"The True Cost" Illuminates Troubling Aspects of Clothing Industry

By November 11, 2016

When you find that perfect shirt on the discount rack at your favorite retailer, what is the real price being paid, beyond the number displayed on the red-sticker tag?

 This is the question explored by "The True Cost," a 2015 documentary from director Andrew Morgan. Recently added to the Netflix streaming library, this film spans the globe with an eye-opening look at the hidden toll behind fast fashion and a booming apparel industry.

In April of 2013, a commercial building in Bangladesh called Rana Plaza collapsed to the ground, killing 1,130 people and injuring thousands more. The building was in part a garment factory, whose owners showed so little regard for the marginalized workers within that they ignored blatant warnings signs leading up to the disaster.

 The incident was a microcosm of a much larger issue, one which reaches to every corner of the planet. Morgan points to Rana Plaza as the headline that pulled his attention to a world more grim than he could have imagined.

 His documentary paints a sobering picture of the environmental and agricultural impact of a business that's increasingly focused on faster turnover and lower cost. Morgan examines the dangerous effects of genetic modification in cotton farming, and the rampant contamination of water and soil from reaping the land.

 But even more haunting are the human stories. Rana Plaza is only the tip of the iceberg. In third-world countries where workers sacrifice everything and earn two dollars a day, corruption rules. Among the most memorable moments in the film are the tearful interviews and almost unbelievable stories shared by the victims of this broken system.

 For a great while, this has been the dirty little secret driving the garment game. But change is coming.

 At the other end of the fast-fashion craze is a crisis that's becoming too large to ignore. The True Cost is one man's journey through the underbelly of apparel, but Morgan was hardly the only one responsible for its creation. Crowdfounded via Kickstarter and individual investors, the doc shines a spotlight on human rights violations and unacceptable manufacturing processes. More and more, people are taking notice.

 As the movement behind this project suggests, communities are demanding transparency in the supply chain. And that's why innovations like Inspectorio are so critical for the future of the industry. By re-thinking the quality inspection process in modern terms, this new platform leverages technology to restore trust where it is sorely needed.

 When facilities are located across the world, in regions where bribing inspectors is a sadly common practice, ensuring fair and equitable working conditions -- not to mention reliable and consistent product -- can feel virtually impossible. But the virtual connection created by Inspectorio's advanced platform fundamentally shifts the existing paradigms.

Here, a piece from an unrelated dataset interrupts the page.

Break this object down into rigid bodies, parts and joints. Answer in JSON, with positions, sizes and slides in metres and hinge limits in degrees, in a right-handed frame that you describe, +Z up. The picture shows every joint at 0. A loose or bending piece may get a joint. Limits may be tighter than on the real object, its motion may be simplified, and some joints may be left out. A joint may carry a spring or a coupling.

 By using this service, sourcing managers and quality control specialists can break through the obstacles and inhibitors that have held this system -- as well as the people it takes advantage of -- hostage. With the ability to remotely monitor and interact with the inspection process from afar, stakeholders can take a more active role.

 By implementing this kind of visibility, it becomes much more difficult for unscrupulous factory operators to engage in shady and immoral actions.

 In perusing the generally positive critical reviews of The True Cost, one primary complaint sticks out. While the documentary presents a number of extremely alarming issues, it does little to offer solutions. Frank Scheck of The Hollywood Reporter, for instance, wrote that the film's content may leave you "curling in a fetal position from despair."

 But there is no need for despair. The problems afflicting the apparel industry are deep-rooted and complex, but the first steps toward meaningful improvement are creating awareness and transparency.

 With solutions like Inspectorio coming to market, we're finally moving in that direction.